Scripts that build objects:
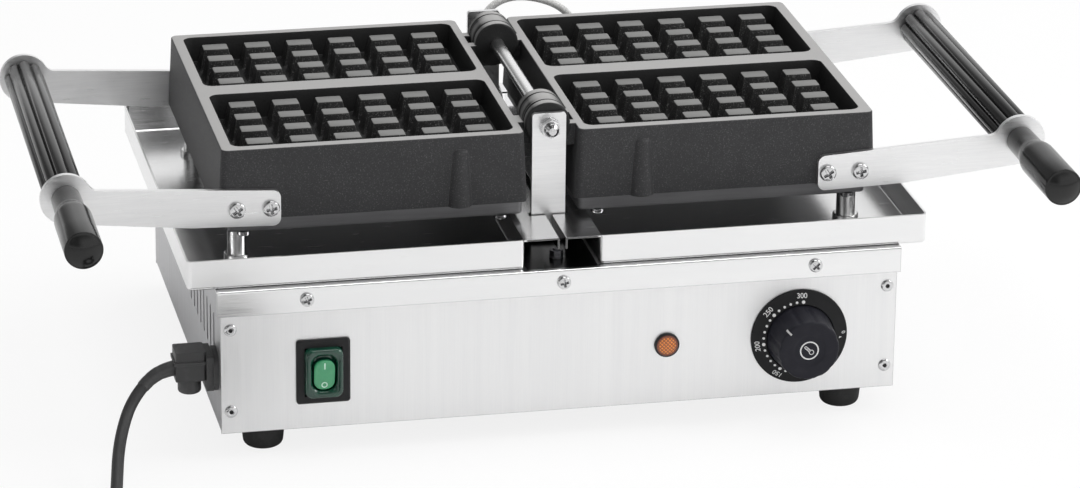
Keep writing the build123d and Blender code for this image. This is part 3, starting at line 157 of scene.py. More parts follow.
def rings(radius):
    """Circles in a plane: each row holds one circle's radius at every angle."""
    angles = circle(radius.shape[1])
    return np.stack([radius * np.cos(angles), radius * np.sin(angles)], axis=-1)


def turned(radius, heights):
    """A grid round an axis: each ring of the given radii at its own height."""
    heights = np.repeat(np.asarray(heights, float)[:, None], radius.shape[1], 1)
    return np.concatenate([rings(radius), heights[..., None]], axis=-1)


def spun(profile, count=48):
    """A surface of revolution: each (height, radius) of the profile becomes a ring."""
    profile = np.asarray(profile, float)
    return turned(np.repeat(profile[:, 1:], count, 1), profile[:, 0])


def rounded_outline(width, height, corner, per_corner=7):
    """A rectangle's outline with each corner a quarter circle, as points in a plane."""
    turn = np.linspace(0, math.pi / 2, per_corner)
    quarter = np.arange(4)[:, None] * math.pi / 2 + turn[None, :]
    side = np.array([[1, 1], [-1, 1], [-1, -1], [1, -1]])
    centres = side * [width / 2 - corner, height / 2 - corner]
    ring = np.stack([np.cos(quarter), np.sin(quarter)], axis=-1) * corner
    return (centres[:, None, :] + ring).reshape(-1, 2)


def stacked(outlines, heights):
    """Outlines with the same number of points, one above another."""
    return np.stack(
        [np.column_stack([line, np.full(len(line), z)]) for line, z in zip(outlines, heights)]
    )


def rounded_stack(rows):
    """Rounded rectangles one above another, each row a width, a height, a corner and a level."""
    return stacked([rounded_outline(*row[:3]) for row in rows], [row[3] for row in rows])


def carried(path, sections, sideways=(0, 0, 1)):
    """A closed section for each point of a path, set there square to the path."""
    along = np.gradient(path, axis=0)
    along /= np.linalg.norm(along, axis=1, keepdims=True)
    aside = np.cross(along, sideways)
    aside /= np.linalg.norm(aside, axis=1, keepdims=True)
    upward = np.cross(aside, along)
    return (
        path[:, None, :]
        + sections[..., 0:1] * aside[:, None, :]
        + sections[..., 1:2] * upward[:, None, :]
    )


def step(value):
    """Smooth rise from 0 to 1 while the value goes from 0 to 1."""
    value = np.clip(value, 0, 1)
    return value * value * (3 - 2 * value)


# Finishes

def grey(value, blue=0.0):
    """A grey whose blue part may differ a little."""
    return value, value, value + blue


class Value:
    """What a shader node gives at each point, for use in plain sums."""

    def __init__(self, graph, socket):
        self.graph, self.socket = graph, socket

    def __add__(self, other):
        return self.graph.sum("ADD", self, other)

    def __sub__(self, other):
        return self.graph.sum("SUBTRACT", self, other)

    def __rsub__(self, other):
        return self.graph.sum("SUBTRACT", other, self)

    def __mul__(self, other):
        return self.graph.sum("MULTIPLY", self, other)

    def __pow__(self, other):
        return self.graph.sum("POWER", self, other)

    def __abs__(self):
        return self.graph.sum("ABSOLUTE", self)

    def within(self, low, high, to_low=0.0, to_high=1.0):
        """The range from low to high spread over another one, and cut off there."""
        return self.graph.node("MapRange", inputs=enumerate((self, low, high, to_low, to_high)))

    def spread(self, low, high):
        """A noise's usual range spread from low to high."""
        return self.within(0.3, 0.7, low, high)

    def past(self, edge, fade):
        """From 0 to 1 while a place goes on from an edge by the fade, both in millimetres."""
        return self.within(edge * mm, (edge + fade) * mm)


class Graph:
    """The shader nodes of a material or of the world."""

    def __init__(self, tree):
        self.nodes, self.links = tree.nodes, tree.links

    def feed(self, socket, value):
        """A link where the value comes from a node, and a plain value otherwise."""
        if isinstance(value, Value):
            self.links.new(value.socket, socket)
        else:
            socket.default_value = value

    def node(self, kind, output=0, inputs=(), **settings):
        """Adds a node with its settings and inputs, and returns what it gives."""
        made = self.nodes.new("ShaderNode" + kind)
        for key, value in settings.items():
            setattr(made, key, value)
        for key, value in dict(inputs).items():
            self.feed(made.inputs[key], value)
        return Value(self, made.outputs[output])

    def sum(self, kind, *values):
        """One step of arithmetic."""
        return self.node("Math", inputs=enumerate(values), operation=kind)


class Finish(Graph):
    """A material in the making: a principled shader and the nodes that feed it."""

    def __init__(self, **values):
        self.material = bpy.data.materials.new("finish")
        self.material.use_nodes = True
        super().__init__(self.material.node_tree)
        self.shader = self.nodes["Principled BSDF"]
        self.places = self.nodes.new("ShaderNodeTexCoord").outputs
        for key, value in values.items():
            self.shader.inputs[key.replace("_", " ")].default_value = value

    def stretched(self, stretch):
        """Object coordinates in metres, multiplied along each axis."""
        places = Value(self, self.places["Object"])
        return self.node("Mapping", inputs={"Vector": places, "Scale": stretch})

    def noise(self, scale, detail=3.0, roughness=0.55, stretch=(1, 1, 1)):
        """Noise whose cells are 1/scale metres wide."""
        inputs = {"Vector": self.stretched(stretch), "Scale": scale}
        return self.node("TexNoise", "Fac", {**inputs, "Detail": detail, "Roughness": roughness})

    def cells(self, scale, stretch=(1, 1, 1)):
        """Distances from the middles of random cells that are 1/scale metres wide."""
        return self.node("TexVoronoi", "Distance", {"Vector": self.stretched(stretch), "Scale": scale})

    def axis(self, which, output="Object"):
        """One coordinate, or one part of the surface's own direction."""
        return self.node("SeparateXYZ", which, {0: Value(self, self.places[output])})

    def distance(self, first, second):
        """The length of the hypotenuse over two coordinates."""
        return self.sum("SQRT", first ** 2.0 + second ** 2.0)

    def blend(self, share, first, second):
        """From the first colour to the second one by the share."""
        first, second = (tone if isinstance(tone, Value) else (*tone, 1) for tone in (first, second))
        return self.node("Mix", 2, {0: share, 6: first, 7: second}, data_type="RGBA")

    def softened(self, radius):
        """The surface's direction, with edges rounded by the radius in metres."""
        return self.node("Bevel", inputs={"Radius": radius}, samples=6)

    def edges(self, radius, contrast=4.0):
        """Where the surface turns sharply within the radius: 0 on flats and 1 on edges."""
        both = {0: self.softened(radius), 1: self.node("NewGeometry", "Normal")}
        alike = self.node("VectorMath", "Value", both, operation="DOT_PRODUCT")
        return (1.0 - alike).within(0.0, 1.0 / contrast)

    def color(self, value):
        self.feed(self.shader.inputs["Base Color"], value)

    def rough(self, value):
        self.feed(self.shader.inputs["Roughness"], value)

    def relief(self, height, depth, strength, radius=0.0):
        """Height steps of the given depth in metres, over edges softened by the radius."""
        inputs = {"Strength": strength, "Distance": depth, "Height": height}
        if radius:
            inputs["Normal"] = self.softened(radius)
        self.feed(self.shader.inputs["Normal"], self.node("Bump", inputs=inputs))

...

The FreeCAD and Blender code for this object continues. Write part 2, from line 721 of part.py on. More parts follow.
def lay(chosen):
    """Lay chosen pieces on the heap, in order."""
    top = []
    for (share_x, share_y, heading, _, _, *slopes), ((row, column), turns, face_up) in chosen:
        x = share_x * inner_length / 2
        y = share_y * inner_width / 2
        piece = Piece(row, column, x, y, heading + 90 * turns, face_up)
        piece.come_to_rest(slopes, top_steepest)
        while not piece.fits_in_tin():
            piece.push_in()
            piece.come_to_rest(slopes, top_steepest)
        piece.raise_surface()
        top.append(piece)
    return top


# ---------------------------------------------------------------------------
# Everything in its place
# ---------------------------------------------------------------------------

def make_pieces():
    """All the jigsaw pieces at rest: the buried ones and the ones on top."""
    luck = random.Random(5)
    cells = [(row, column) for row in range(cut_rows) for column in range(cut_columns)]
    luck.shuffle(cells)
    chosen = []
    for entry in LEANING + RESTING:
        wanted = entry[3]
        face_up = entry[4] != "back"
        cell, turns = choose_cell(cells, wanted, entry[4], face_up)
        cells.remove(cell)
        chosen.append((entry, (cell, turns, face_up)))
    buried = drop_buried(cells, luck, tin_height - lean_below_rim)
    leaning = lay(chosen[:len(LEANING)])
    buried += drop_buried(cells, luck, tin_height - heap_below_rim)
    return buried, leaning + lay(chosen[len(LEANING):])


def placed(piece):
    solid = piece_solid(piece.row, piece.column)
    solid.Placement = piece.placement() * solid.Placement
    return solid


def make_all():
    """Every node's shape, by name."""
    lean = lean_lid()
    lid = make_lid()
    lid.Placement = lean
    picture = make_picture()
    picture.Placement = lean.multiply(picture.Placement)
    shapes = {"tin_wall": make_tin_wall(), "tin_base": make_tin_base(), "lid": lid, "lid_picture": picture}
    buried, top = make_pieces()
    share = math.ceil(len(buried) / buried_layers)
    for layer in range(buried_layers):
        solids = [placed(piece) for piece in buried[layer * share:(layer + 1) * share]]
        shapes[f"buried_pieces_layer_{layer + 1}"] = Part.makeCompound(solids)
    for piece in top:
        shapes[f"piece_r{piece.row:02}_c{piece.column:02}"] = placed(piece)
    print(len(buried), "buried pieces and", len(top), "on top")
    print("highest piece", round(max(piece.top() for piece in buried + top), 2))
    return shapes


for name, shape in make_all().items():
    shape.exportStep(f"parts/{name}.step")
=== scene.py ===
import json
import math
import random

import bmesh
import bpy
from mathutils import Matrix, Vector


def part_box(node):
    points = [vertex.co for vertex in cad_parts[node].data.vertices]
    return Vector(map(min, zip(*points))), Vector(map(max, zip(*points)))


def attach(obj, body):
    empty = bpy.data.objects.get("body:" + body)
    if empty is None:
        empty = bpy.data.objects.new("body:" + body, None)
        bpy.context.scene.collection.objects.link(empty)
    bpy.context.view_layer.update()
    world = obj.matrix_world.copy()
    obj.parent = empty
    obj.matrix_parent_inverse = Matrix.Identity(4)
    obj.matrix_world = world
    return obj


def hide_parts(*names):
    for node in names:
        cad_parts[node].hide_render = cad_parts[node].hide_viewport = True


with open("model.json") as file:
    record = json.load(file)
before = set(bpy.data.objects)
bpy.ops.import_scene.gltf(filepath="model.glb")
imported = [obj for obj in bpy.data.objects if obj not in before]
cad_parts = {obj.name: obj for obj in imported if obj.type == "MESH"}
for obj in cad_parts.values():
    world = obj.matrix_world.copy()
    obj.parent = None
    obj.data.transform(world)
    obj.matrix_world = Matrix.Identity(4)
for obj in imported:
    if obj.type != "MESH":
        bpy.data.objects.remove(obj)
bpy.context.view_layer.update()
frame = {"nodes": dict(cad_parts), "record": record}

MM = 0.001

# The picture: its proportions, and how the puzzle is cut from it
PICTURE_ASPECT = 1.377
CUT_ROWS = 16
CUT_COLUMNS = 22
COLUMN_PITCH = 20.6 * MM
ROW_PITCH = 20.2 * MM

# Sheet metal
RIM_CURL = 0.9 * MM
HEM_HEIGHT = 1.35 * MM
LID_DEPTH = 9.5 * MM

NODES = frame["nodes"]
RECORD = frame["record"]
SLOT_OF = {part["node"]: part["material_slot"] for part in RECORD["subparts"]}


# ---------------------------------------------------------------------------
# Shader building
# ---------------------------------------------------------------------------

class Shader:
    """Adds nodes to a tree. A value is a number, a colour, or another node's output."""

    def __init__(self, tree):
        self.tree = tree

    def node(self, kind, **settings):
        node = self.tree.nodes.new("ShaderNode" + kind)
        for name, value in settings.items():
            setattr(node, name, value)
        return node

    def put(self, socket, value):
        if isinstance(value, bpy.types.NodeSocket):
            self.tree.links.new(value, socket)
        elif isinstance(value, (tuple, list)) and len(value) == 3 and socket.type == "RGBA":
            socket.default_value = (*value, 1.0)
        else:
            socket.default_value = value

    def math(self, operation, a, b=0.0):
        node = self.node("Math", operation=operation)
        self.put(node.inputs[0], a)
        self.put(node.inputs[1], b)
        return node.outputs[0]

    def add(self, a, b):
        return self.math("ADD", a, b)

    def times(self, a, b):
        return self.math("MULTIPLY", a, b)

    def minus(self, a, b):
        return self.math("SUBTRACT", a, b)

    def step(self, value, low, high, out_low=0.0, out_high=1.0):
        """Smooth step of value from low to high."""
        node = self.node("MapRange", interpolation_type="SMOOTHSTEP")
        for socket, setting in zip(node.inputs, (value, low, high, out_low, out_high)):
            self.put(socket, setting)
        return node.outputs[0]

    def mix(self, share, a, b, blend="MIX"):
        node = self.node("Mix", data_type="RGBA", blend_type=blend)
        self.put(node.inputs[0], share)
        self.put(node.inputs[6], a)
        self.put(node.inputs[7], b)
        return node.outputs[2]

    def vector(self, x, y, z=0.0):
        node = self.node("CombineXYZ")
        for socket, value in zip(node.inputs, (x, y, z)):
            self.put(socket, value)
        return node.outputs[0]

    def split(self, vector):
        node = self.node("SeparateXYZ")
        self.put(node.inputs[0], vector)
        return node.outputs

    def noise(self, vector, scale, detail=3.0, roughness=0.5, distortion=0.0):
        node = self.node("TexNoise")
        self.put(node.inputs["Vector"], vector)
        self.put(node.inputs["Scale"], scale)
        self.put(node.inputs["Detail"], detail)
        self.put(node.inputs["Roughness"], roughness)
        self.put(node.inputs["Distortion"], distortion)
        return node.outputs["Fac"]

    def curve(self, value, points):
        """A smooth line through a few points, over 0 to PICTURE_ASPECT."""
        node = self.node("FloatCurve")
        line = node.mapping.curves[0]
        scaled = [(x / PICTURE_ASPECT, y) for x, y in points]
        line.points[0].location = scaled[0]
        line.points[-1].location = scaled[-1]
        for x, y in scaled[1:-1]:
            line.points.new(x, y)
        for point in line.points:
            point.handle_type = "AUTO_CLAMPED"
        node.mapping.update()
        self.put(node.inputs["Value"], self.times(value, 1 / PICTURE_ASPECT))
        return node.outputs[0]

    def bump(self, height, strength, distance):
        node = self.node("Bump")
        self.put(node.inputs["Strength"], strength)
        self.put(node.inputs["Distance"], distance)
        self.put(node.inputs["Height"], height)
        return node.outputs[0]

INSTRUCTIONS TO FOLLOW
Set down, exactly and alone, the run of lines from the line that has "Keep writing the" to the line that has "return (centres[:, None, :]".

OUTPUT FOR THIS TASK
Keep writing the build123d and Blender code for this image. This is part 3, starting at line 157 of scene.py. More parts follow.
def rings(radius):
    """Circles in a plane: each row holds one circle's radius at every angle."""
    angles = circle(radius.shape[1])
    return np.stack([radius * np.cos(angles), radius * np.sin(angles)], axis=-1)


def turned(radius, heights):
    """A grid round an axis: each ring of the given radii at its own height."""
    heights = np.repeat(np.asarray(heights, float)[:, None], radius.shape[1], 1)
    return np.concatenate([rings(radius), heights[..., None]], axis=-1)


def spun(profile, count=48):
    """A surface of revolution: each (height, radius) of the profile becomes a ring."""
    profile = np.asarray(profile, float)
    return turned(np.repeat(profile[:, 1:], count, 1), profile[:, 0])


def rounded_outline(width, height, corner, per_corner=7):
    """A rectangle's outline with each corner a quarter circle, as points in a plane."""
    turn = np.linspace(0, math.pi / 2, per_corner)
    quarter = np.arange(4)[:, None] * math.pi / 2 + turn[None, :]
    side = np.array([[1, 1], [-1, 1], [-1, -1], [1, -1]])
    centres = side * [width / 2 - corner, height / 2 - corner]
    ring = np.stack([np.cos(quarter), np.sin(quarter)], axis=-1) * corner
    return (centres[:, None, :] + ring).reshape(-1, 2)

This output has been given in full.